To do so, they borrowed from the Negus family of boat builders, building a mold off a Negus wooden hull. The Lasarges made the bottom “V” shaped, so if it got stuck in the mud, they could push it free. They gave it high sides so it could handle rough water. To cut back on weight, they eliminated the stringers and used synthetic core, or a rigid PVC foam, in the transom; they believe they were the first boat builders in the whole country to do so.

“It didn’t have a great finish, but it didn’t matter because you were going to take it out in the marsh and get it all muddy anyway,” Mike said. “You would have never seen a boat like mine at a boat show, but it did the job.”

Over the years, the brothers and their friends built more than 300 of those boats, called the 13. Later, in the 1980s, they built a tunnel boat called the 14, which was faster and allowed the motor to be raised higher, a plus for navigating in very shallow water. In the 1990s they made a 15, which was a bit more capable and could handle a 40-50 horsepower motor.

The Lasarges stopped building boats in the early 2000s. Handmade boats became too expensive for consumers. But they continue to do fiberglass repairs today, including on Lasarge boats. Mike has kept track of nearly every boat he ever built.

“I run into people all the time who still use ’em,” Mike said. “Generally, every one that’s ever been made is still operatable. They don’t deteriorate, they’re inexpensive to repair, they’re easy to fix and pretty timeless. They may not be overly pretty when they get old, but they’re still very usable.”

WHY IS THIS AREA HOME TO SO MANY SUCCESSFUL BOAT BUILDERS?

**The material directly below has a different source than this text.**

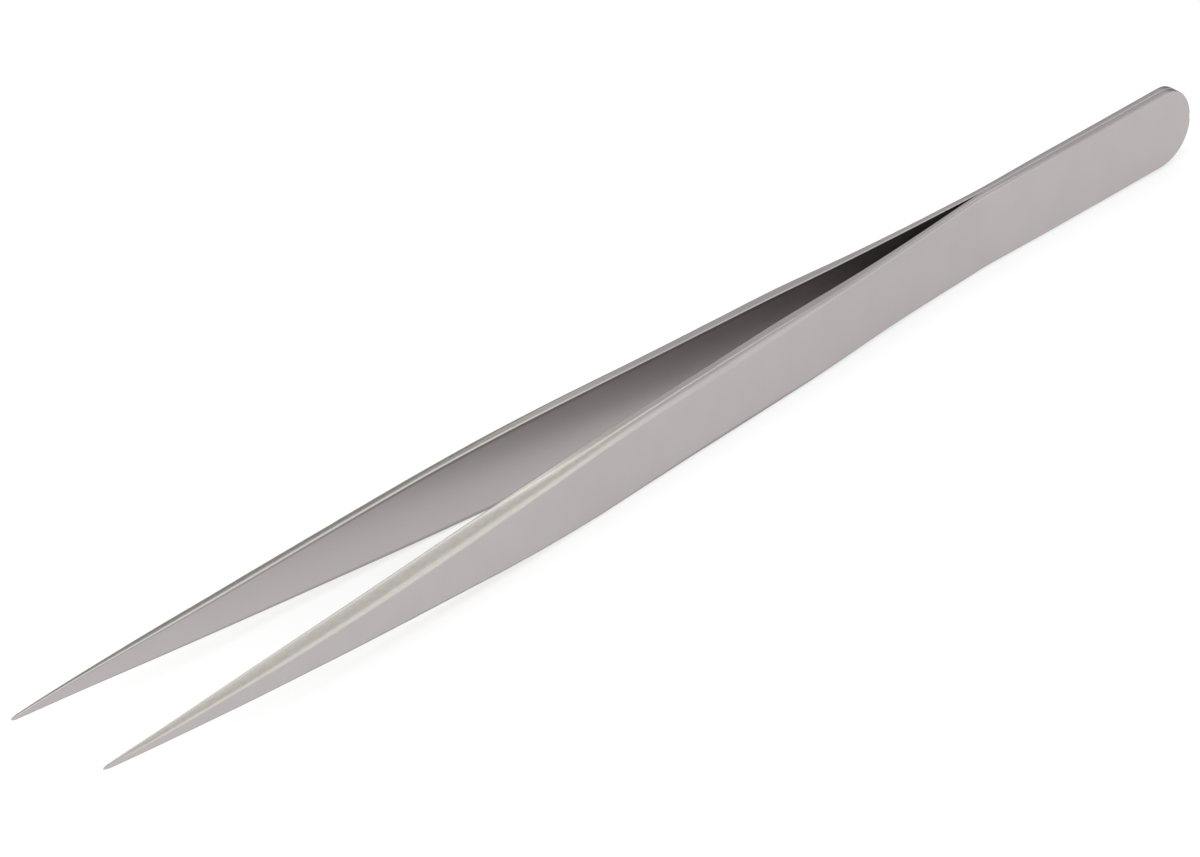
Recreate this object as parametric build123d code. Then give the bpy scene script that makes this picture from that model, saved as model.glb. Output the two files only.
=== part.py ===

Mike Lasarge said the reason boat craftsmen have thrived in “America’s Amazon” is because of its unique geography.

“Go 10 miles in any direction and you’re at the water,” Mike said. “We have a real opportunity here that it’s so unlike so much of the rest of the country. I spent years up in that Delta but I haven’t been everywhere. There’s no way in a lifetime you could see it all.”